Wade carefully uncouples his spectacles from his crusted ears and gives his old eyes a good knuckle-kneading that’s probably painful. He turns toward me, sockets hollowed, pale and knobby, his left pupil orbited out to left field. Age is not gentle or amusing.
“I can’t talk you into it?” he says, insulted.
“I guess not, Wade.” I smile the way you would into the upside-down mirror of an iron-lung patient. “I’ll call. We’ll stage a lunch.”
“You’re not vital anymore. You know that?” He sniffs as if my words carried a bad odor, then looks disgusted and shakes his head. His Olds is idling. The Asbury cop, his gray exhaust visible in falling temps, eases out into traffic and slowly motors away. The wind has a bite that stings my butt. Across the access road, the Parkway groans with the hum-bum-bum sounds of pre-Thanksgiving hurry-up.
“I’m working on vital,” I say. “It’s on my short list.” I try a smile.
“Hunh,” Wade grumps. He doesn’t know what I’m talking about. “You’re a nunce. I already said that.”
“Could be true.” I’m holding his car door open.
“Remember the three boats, Franky?” The three boats parable is Wade’s favorite. He’s told me the three boats story six times in support of six different points of reference — most recently the presidential race and the American people’s blindness to the obvious.
“I do, Wade. I only get three boats.”
“What?” He can’t hear me. “You only get three, and you already had two.” He gives me a mean threat-look across the seat, where his silver Panasonic lies full of new implosion footage. “This is your last one.” My first pair of boats, I take it, symbolizes my two marriages, though they could also reference my prostate condition.
“Okay, I’ll give it some serious thought. Maybe it’ll make me more vital. I hope so.”
“How long has it been for you?” Wade drops the Olds into gear, causing a sinister metal-on-metal ker-klunk.
“How long’s what been? There’s been a lot of ‘it’s’ this year. Hard to keep ’em straight.”
“Since you were with anybody?” His scraggly old brows dart up lewdly.
“Since I was with anybody?” Wade’s lips tremble with a hint of below-the-belt seaminess. “What do you mean?” I’m still holding open the passenger door, but I must be squeezing it, because my thumb’s gotten numb. What’s the matter with the world all of a sudden?
“Ah, forget it. The hell with you.” He’s scowling up into his rearview.
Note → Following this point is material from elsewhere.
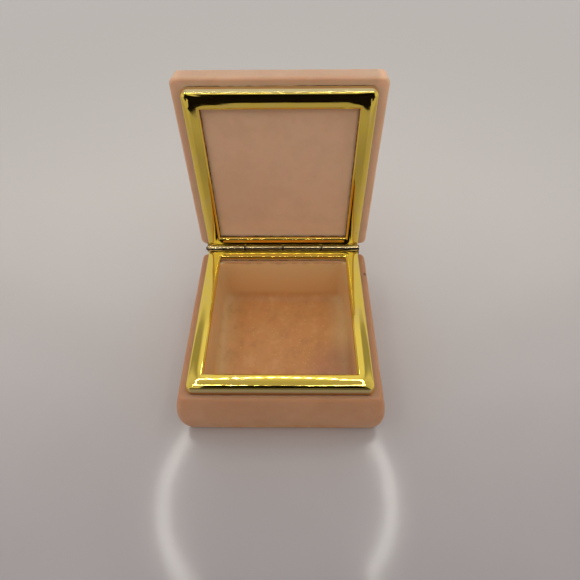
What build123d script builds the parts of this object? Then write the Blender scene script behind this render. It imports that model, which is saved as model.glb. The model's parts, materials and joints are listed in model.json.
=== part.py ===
from build123d import *
import math
import os

# Hinged square box: carved stone base and lid, each with a pressed brass rim frame, joined by a
# four-knuckle hinge along the back. Millimetres, +Z up, +Y towards the hinge. The origin is on the
# underside of the base, below the centre of the frames. The lid is exported open, resting back.

# Rim frames: outer size, width of the bars, and the pressed section of one bar
frame_width = 75.0
frame_depth = 76.4
bar_width = 7.0
frame_corner_radius = 3.0
crown_radius = 12.0
flange_thickness = 1.0
skirt_height = 5.0
skirt_thickness = 0.9
lip_height = 1.8
lip_thickness = 0.8
shoulder_radius = 1.3
lip_radius = 0.9

# Height of the parting plane, where the two frames meet when the box is shut
parting_height = 32.6

# Stone rim inside each frame, with room for the cement
rim_top_depth = 1.8
cement_gap = 0.3

# Base stone: overhang beyond the frame at the ledge, then the bow of the sides and the foot
base_side_overhang = 2.6
base_front_overhang = 1.8
base_widest_height = 15.0
base_bow = 2.6
base_foot_bow = 0.9
base_corner_radius = 2.5
base_edge_radius = 1.1

# Cavity in the base
cavity_width = 63.6
cavity_back = 29.2
cavity_front = -32.4
cavity_floor_height = 3.0
cavity_corner_radius = 4.6
cavity_floor_radius = 3.8

# Lid stone
lid_thickness = 15.6
lid_side_overhang = 3.8
lid_front_overhang = 3.0
lid_back_overhang = 0.5
lid_corner_radius = 2.8
lid_edge_radius = 1.2
lid_top_radius = 3.4
lid_panel_depth = 2.4
lid_panel_margin = 0.3

# Hinge: axis position, barrel, pin and leaves
hinge_inset = 1.2
open_angle = 95.2
barrel_radius = 1.6
bore_radius = 0.82
pin_radius = 0.8
pin_overhang = 0.8
pin_end_radius = 0.25
groove_radius = 1.8
knuckle_count = 4
knuckle_length = 18.3
knuckle_gap = 0.5
leaf_thickness = 0.55
leaf_front = 4.8
leaf_back = 1.9
leaf_half_length = 35.4

half_width = frame_width / 2
half_depth = frame_depth / 2
crown_x = half_width - frame_corner_radius
crown_y = half_depth - frame_corner_radius
hinge_y = half_depth - hinge_inset
hinge_length = knuckle_count * knuckle_length + (knuckle_count - 1) * knuckle_gap
knuckle_pitch = knuckle_length + knuckle_gap
ledge_height = parting_height - skirt_height
rim_top = parting_height - rim_top_depth
rim_inset = skirt_thickness + cement_gap
rim_width = frame_width - 2 * rim_inset
rim_depth = frame_depth - 2 * rim_inset
rim_corner_radius = frame_corner_radius - rim_inset
channel_width = frame_width - 2 * skirt_thickness
channel_depth = frame_depth - 2 * skirt_thickness
channel_corner_radius = frame_corner_radius - skirt_thickness
opening_width = frame_width - 2 * bar_width
opening_depth = frame_depth - 2 * bar_width
lip_outer = bar_width - lip_thickness
parting_plane = Plane.XY.offset(parting_height)

# Planes of the open lid: lid_plane is its parting plane, through the hinge axis, with local z
# pointing out of its top. fold_plane lies half way between, and mirrors the base onto the lid.
hinge_point = (0, hinge_y, parting_height)
turn = math.radians(open_angle)
lid_plane = Plane(origin=hinge_point, x_dir=(1, 0, 0), z_dir=(0, math.sin(turn), math.cos(turn)))
fold_plane = Plane(origin=hinge_point, x_dir=(1, 0, 0), z_dir=(0, math.sin(turn / 2), math.cos(turn / 2)))
lid_up = Axis(hinge_point, lid_plane.z_dir)

os.makedirs("parts", exist_ok=True)


def crown_drop(inward):
    # Drop of the domed face below its crown, at a distance in from the outer face of the skirt
    offset_from_crown = inward - frame_corner_radius
    return crown_radius - math.sqrt(crown_radius**2 - offset_from_crown**2)


# Rim frame of the base: one pressed section carried round the crown line. The inner corners are
# mitred, the outer corners rounded, and the back edge is grooved to let the barrel in.
skirt_edge = (0, -crown_drop(0))
lip_edge = (bar_width, -crown_drop(bar_width))
section_plane = Plane(origin=(0, -half_depth, parting_height), x_dir=(0, 1, 0), z_dir=(1, 0, 0))

with BuildPart() as base_frame:
    with BuildLine(parting_plane) as crown_line:
        Polyline(
            (0, -crown_y),
            (crown_x, -crown_y),
            (crown_x, crown_y),
            (-crown_x, crown_y),
            (-crown_x, -crown_y),
            (0, -crown_y),
        )
    with BuildSketch(section_plane) as bar_section:
        with BuildLine():
            ThreePointArc(skirt_edge, (frame_corner_radius, 0), lip_edge)
            Polyline(
                lip_edge,
                (bar_width, -lip_height),
                (lip_outer, -lip_height),
                (lip_outer, -flange_thickness),
                (skirt_thickness, -flange_thickness),
                (skirt_thickness, -skirt_height),
                (0, -skirt_height),
                skirt_edge,
            )
        make_face()
        fillet(bar_section.vertices().group_by(Axis.X)[0].sort_by(Axis.Y)[-1], radius=shoulder_radius)
        fillet(bar_section.vertices().group_by(Axis.X)[-1].sort_by(Axis.Y)[-1], radius=lip_radius)
    sweep(path=crown_line.wire(), transition=Transition.ROUND)
    with BuildSketch(Plane.YZ):
        with Locations((hinge_y, parting_height)):
            Circle(groove_radius)
    extrude(amount=frame_width, both=True, mode=Mode.SUBTRACT)
base_frame.part.label = "base_frame"
export_step(base_frame.part, "parts/base_frame.step")

# Rim frame of the lid: the same pressing, facing the base's
with BuildPart() as lid_frame:
    mirror(base_frame.part, about=fold_plane)
lid_frame.part.label = "lid_frame"
export_step(lid_frame.part, "parts/lid_frame.step")

# Base stone: two crossing outlines give the bowed front and sides and the flat back, then the rim
# that stands inside the frame, then the cavity.
base_side = half_width + base_side_overhang
base_front = half_depth + base_front_overhang

with BuildPart() as base_stone:
    with BuildSketch(Plane.XZ):
        with BuildLine():
            ThreePointArc(
                (base_side, ledge_height),
                (base_side + base_bow, base_widest_height),
                (base_side + base_foot_bow, 0),
            )
            Polyline(
                (base_side + base_foot_bow, 0),
                (0, 0),
                (0, ledge_height),
                (base_side, ledge_height),
            )
        make_face()
        mirror(about=Plane.YZ)
    extrude(amount=frame_depth, both=True)
    with BuildSketch(Plane.YZ):
        with BuildLine():
            ThreePointArc(
                (-base_front, ledge_height),
                (-base_front - base_bow, base_widest_height),
                (-base_front - base_foot_bow, 0),
            )
            Polyline(
                (-base_front - base_foot_bow, 0),
                (half_depth, 0),
                (half_depth, ledge_height),
                (-base_front, ledge_height),
            )
        make_face()
    extrude(amount=frame_width, both=True, mode=Mode.INTERSECT)
    corner_edges = base_stone.edges().filter_by(
        lambda edge: abs(edge.center().X) > crown_x and abs(edge.center().Y) > crown_y
    )
    fillet(corner_edges, radius=base_corner_radius)
    fillet(base_stone.faces().sort_by(Axis.Z)[0].edges(), radius=base_edge_radius)
    fillet(base_stone.faces().sort_by(Axis.Z)[-1].edges(), radius=base_edge_radius)
    with BuildSketch(Plane.XY.offset(ledge_height)):
        RectangleRounded(rim_width, rim_depth, rim_corner_radius)
    extrude(amount=skirt_height - rim_top_depth)
    with BuildSketch(Plane.XY.offset(cavity_floor_height)):
        with Locations((0, (cavity_front + cavity_back) / 2)):
            RectangleRounded(cavity_width, cavity_back - cavity_front, cavity_corner_radius)
    extrude(amount=parting_height, mode=Mode.SUBTRACT)
    cavity_floor = base_stone.faces().filter_by(
        lambda face: abs(face.center().Z - cavity_floor_height) < 0.01
    )
    fillet(cavity_floor.edges(), radius=cavity_floor_radius)
base_stone.part.label = "base_stone"
export_step(base_stone.part, "parts/base_stone.step")

# Lid stone: a slab with rounded top edges, a rim inside the frame and a shallow flat recess
lid_side = half_width + lid_side_overhang
lid_front = half_depth + lid_front_overhang
lid_back = half_depth + lid_back_overhang
with BuildPart() as lid_stone:
    with BuildSketch(lid_plane.offset(skirt_height)):
        with Locations((0, (lid_back - lid_front) / 2 - hinge_y)):
            RectangleRounded(2 * lid_side, lid_back + lid_front, lid_corner_radius)
    extrude(amount=lid_thickness - skirt_height)
    fillet(lid_stone.faces().sort_by(lid_up)[-1].edges(), radius=lid_top_radius)
    fillet(lid_stone.faces().sort_by(lid_up)[0].edges(), radius=lid_edge_radius)
    with BuildSketch(lid_plane.offset(rim_top_depth)):
        with Locations((0, -hinge_y)):
            RectangleRounded(rim_width, rim_depth, rim_corner_radius)
    extrude(amount=skirt_height - rim_top_depth)
    with BuildSketch(lid_plane.offset(lid_panel_depth)):
        with Locations((0, -hinge_y)):
            Rectangle(opening_width + 2 * lid_panel_margin, opening_depth + 2 * lid_panel_margin)
    extrude(amount=-lid_panel_depth, mode=Mode.SUBTRACT)
lid_stone.part.label = "lid_stone"
export_step(lid_stone.part, "parts/lid_stone.step")


def hinge_leaf(first_knuckle):
    # Leaf on the base side: a plate under the frame's flange, with every second knuckle from the
    # first, each joined to the plate by a tab
    with BuildPart() as leaf:
        with BuildSketch(parting_plane.offset(-flange_thickness)):
            with Locations((0, hinge_y - leaf_back)):
                Rectangle(2 * leaf_half_length, leaf_front - leaf_back, align=(Align.CENTER, Align.MAX))
        extrude(amount=-leaf_thickness)
        for knuckle in range(first_knuckle, knuckle_count, 2):
            start = knuckle * knuckle_pitch - hinge_length / 2
            tab_start = max(start, -leaf_half_length)
            tab_end = min(start + knuckle_length, leaf_half_length)
            with BuildSketch(parting_plane.offset(-flange_thickness)):
                with Locations((tab_start, hinge_y)):
                    Rectangle(tab_end - tab_start, leaf_back, align=(Align.MIN, Align.MAX))
            extrude(amount=-leaf_thickness)
            with BuildSketch(Plane.YZ.offset(start)):
                with Locations((hinge_y, parting_height)):
                    Circle(barrel_radius)
            extrude(amount=knuckle_length)
        with BuildSketch(Plane.YZ):
            with Locations((hinge_y, parting_height)):
                Circle(bore_radius)
        extrude(amount=hinge_length, both=True, mode=Mode.SUBTRACT)
    return leaf.part


def cement_bed(leaf):
    # Cement on the base side: fills the frame over the rim of the stone and round the rim's sides
    with BuildPart() as bed:
        with BuildSketch(Plane.XY.offset(rim_top)):
            RectangleRounded(channel_width, channel_depth, channel_corner_radius)
            Rectangle(frame_width - 2 * lip_outer, frame_depth - 2 * lip_outer, mode=Mode.SUBTRACT)
            with Locations((0, hinge_y - leaf_back)):
                Rectangle(frame_width, frame_depth, align=(Align.CENTER, Align.MIN), mode=Mode.SUBTRACT)
        extrude(amount=rim_top_depth - flange_thickness)
        with BuildSketch(Plane.XY.offset(ledge_height)):
            RectangleRounded(channel_width, channel_depth, channel_corner_radius)
            RectangleRounded(rim_width, rim_depth, rim_corner_radius, mode=Mode.SUBTRACT)
        extrude(amount=rim_top - ledge_height)
        add(leaf, mode=Mode.SUBTRACT)
    return bed.part


# Hinge leaves: knuckles 2 and 4 on the base, 1 and 3 on the lid, counted from the left
with BuildPart() as base_hinge_leaf:
    add(hinge_leaf(1))
base_hinge_leaf.part.label = "base_hinge_leaf"
export_step(base_hinge_leaf.part, "parts/base_hinge_leaf.step")

with BuildPart() as lid_hinge_leaf:
    mirror(hinge_leaf(0), about=fold_plane)
lid_hinge_leaf.part.label = "lid_hinge_leaf"
export_step(lid_hinge_leaf.part, "parts/lid_hinge_leaf.step")

# Hinge pin, standing out at the left end
with BuildPart() as hinge_pin:
    with BuildSketch(Plane.YZ.offset(-hinge_length / 2 - pin_overhang)):
        with Locations((hinge_y, parting_height)):
            Circle(pin_radius)
    extrude(amount=hinge_length + pin_overhang)
    fillet(hinge_pin.edges().filter_by(GeomType.CIRCLE), radius=pin_end_radius)
hinge_pin.part.label = "hinge_pin"
export_step(hinge_pin.part, "parts/hinge_pin.step")

# Cement beds: the base's stops at the cavity walls
with BuildPart() as base_cement:
    add(cement_bed(hinge_leaf(1)))
    with BuildSketch(Plane.XY.offset(cavity_floor_height)):
        with Locations((0, (cavity_front + cavity_back) / 2)):
            RectangleRounded(cavity_width, cavity_back - cavity_front, cavity_corner_radius)
    extrude(amount=parting_height, mode=Mode.SUBTRACT)
base_cement.part.label = "base_cement"
export_step(base_cement.part, "parts/base_cement.step")

with BuildPart() as lid_cement:
    mirror(cement_bed(hinge_leaf(0)), about=fold_plane)
lid_cement.part.label = "lid_cement"
export_step(lid_cement.part, "parts/lid_cement.step")
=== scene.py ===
"""Looks of a small hinged stone box with brass rim frames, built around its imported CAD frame.

The base pieces are built where they stand. The lid pieces are built shut, on the parting plane, and then
swung open about the hinge by the angle that the joint's record gives. Shapes are worked out in millimetres
and the meshes are in metres.
"""
import json
import math

import bmesh
import bpy
from mathutils import Matrix, Vector, noise


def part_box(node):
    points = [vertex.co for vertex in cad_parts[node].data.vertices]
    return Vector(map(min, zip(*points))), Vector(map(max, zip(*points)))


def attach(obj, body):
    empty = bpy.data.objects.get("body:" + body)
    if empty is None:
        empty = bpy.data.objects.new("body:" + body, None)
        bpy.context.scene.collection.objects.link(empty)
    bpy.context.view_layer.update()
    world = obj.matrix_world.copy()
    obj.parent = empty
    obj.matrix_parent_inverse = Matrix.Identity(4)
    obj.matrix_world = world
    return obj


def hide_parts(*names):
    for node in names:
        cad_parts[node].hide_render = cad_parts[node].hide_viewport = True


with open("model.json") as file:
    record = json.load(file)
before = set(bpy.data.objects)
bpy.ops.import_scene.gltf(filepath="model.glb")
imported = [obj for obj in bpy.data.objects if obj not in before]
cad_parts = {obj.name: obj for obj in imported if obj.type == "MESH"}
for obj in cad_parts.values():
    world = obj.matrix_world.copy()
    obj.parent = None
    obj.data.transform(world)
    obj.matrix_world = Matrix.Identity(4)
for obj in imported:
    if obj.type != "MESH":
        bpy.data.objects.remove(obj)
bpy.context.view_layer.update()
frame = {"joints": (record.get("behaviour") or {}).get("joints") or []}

scene = bpy.context.scene
MM = 0.001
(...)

Conversation over. He’s ready to make a move.
“I don’t want to think about the implications of what you’re saying, Wade.” Why does this sound so pompous and stupid?
“Yeah, yeah,” Wade growls. “Think, think, thinky, think. Where do you think you’re gonna end up?”
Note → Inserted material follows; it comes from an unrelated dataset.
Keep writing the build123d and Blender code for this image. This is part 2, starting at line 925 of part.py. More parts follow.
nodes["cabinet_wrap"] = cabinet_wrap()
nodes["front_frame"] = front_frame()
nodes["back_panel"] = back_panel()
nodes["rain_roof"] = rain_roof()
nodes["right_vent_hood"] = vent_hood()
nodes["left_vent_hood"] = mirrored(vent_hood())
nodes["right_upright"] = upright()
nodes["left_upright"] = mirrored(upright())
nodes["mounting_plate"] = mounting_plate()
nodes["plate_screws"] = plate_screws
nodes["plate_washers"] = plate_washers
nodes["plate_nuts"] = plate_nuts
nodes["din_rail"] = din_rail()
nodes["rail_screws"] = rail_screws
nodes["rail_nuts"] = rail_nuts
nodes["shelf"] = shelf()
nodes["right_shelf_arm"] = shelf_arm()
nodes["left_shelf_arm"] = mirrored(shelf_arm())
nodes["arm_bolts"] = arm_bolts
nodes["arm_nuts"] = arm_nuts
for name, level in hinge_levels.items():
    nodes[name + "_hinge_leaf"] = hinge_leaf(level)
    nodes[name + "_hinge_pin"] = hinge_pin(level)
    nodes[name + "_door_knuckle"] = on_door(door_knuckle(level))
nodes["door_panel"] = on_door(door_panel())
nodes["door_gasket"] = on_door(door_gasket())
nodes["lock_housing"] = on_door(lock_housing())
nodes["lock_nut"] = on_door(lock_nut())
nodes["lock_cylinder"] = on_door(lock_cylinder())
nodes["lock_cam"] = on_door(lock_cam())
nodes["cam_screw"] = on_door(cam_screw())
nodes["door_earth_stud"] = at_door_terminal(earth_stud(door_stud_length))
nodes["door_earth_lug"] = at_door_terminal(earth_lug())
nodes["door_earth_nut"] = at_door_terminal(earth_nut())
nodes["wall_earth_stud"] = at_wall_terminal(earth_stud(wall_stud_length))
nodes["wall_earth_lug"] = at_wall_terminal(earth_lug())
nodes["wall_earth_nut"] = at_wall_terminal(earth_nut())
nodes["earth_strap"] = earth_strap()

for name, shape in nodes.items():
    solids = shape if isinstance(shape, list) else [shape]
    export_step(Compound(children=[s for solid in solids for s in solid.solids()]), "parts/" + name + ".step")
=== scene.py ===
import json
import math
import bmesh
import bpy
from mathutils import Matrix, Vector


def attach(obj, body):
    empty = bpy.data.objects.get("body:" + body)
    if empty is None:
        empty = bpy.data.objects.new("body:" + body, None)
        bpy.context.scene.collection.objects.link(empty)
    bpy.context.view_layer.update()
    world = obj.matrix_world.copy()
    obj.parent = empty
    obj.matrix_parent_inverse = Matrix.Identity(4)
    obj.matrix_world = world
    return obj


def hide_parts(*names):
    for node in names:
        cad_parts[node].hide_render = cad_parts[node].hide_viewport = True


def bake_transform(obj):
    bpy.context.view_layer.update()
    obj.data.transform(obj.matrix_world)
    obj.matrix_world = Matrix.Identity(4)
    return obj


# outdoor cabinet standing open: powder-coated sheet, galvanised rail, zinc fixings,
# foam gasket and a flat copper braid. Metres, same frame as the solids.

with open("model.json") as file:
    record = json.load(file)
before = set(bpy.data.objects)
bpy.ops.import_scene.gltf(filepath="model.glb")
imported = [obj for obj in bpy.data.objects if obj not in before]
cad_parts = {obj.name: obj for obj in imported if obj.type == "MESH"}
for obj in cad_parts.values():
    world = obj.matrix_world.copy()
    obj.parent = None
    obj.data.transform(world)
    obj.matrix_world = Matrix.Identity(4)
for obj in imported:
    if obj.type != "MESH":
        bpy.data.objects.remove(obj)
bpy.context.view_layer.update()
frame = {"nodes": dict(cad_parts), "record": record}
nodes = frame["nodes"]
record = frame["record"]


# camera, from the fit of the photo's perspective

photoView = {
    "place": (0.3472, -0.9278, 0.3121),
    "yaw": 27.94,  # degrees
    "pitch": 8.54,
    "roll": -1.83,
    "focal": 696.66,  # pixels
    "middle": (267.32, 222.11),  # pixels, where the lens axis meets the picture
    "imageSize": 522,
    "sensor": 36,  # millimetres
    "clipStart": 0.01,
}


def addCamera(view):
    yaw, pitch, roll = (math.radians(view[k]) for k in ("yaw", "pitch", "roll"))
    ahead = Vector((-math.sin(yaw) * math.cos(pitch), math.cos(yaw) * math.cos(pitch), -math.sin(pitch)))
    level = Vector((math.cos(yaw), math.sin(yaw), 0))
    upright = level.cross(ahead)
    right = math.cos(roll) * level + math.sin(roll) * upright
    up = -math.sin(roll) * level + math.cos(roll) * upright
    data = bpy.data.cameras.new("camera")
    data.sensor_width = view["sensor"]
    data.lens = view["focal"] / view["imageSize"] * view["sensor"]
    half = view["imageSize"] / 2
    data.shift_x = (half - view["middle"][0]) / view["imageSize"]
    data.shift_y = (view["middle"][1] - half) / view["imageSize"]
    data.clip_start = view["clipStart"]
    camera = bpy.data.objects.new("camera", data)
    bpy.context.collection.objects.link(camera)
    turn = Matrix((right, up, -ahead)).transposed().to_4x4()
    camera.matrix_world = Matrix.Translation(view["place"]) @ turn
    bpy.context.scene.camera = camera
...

“Go fuck yourself. Okay?” I stand back and give his car door a powerful slam closed. I can just hear him say, “Yeah, maybe I will.”
Wade’s begun backing up, using his mirror in the tried-and-true manner of the old and joint-frozen. I have to step lively since he hauls on the wheel like a stevedore, swerves and nearly swipes my foot. I can see his mouth working, in furious converse with the face in the rearview.
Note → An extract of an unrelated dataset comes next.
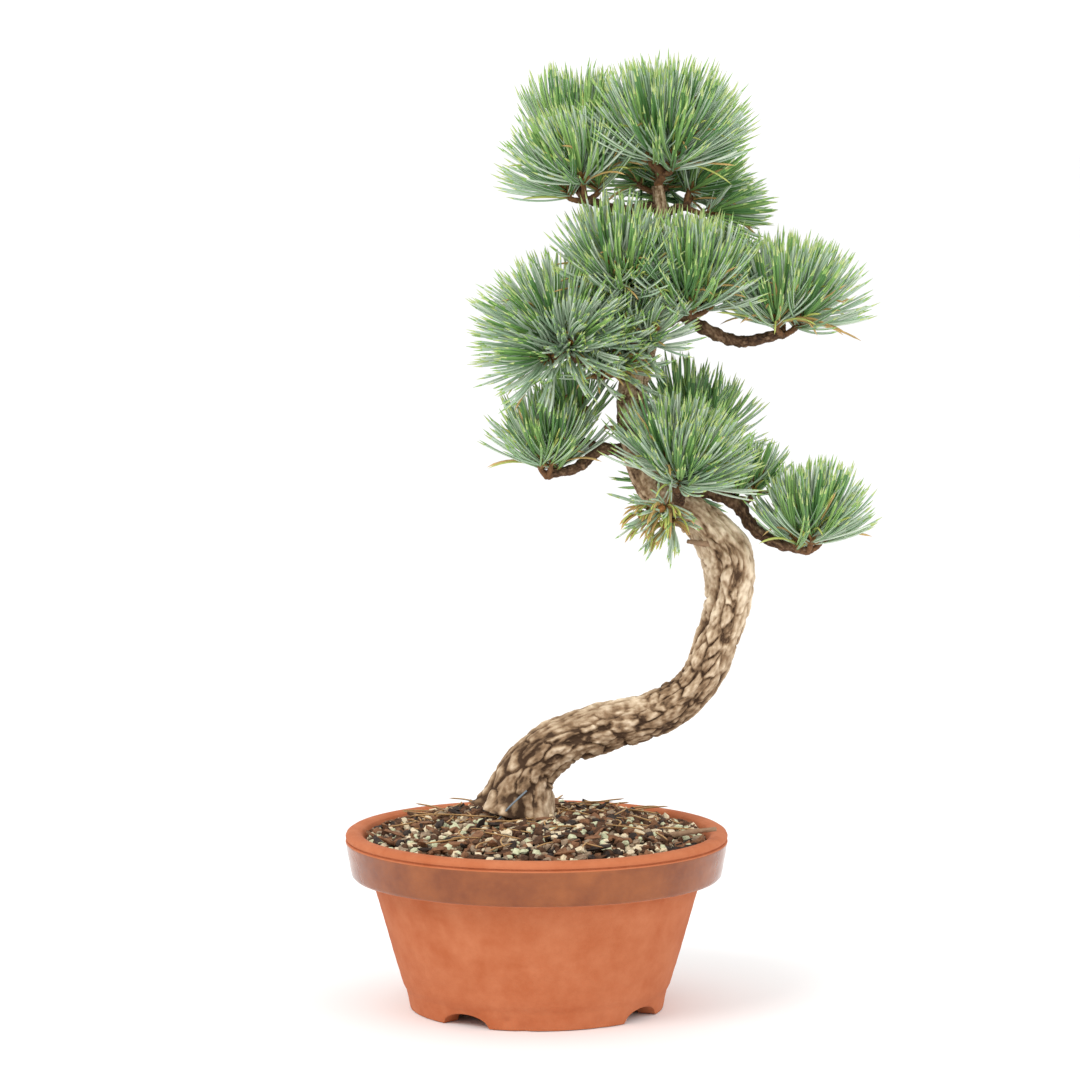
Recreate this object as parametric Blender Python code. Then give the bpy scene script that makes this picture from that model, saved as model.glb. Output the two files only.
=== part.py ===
"""Japanese white pine grown as a bonsai, in a round terracotta pot with a glazed rim band.

Metres, +Z up, seen from the front along +Y. The origin is on the ground, under the middle of
the whole tree and pot. Everything below is laid out from the pot's own axis, which stands to
the left of the origin, because the tree leans to the right.
"""

from math import acos, cos, pi, radians, sin, tau

import bmesh
import bpy
import numpy as np
from mathutils import Vector

# The pot's axis, seen from the origin
POT_AXIS = (-0.0357, 0.0, 0.0)

# Clearance between neighbouring solids
CLEARANCE = 0.0003
UPRIGHT = (0.0, 0.0, 1.0)

# Pot
POT_HEIGHT = 0.089
RIM_RADIUS = 0.0955
RIM_WIDEST_AT = 0.0853
LIP_ROUND_RADIUS = 0.0945
LIP_ROUND_AT = 0.0877
LIP_CREST_RADIUS = 0.0915
BAND_BOTTOM_RADIUS = 0.0926
BAND_BOTTOM_AT = 0.0664
BODY_TOP_RADIUS = 0.0825
BODY_FOOT_RADIUS = 0.0670
BODY_FOOT_AT = 0.012
FOOT_STEP_RADIUS = 0.0653
FOOT_STEP_AT = 0.009
FOOT_RADIUS = 0.0635
FOOT_RING_INNER_RADIUS = 0.0540
FOOT_RING_DRAFT = 0.0020
FOOT_RECESS = 0.0070
FLOOR_TOP = 0.0140
DRAIN_HOLE_RADIUS = 0.012
# Radius and height of the inside wall's corners, from the lip down to the floor
INSIDE_WALL = (
    (0.0865, 0.0868),
    (0.0845, 0.0740),
    (0.0755, 0.0610),
    (0.0590, 0.0200),
    (0.0530, FLOOR_TOP),
)
NOTCH_WIDTH = 0.027
NOTCH_HEIGHT = 0.006
NOTCH_ANGLES = (-124.0, -34.5, 56.0, 145.5)
NOTCH_BAR_LENGTH = 0.030
NOTCH_BAR_SIDES = 48
POT_SEGMENTS = 32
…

“Be careful, Wade,” I call out. He’s glued to his mirror and can’t see the fat red postpole holding aloft the gold sunburst Fuddruckers’ WORLD’S GREATEST HAMBURGERS sign, plus a smaller white one that says EAT HEALTHY! TRY AN OSTRICH BURGER!
The old Eighty Eight crunches straight into the postpole with a hollow metallic bung noise, the whole vehicle caroming back and jangling to a stop, giving Wade a jolt inside. He glowers up at the mirror, half-cocks his head around as three black letters off the Ostrich Burger sign spiral down — the O, the N and the H —and clatter onto his rusted-through vinyl roof.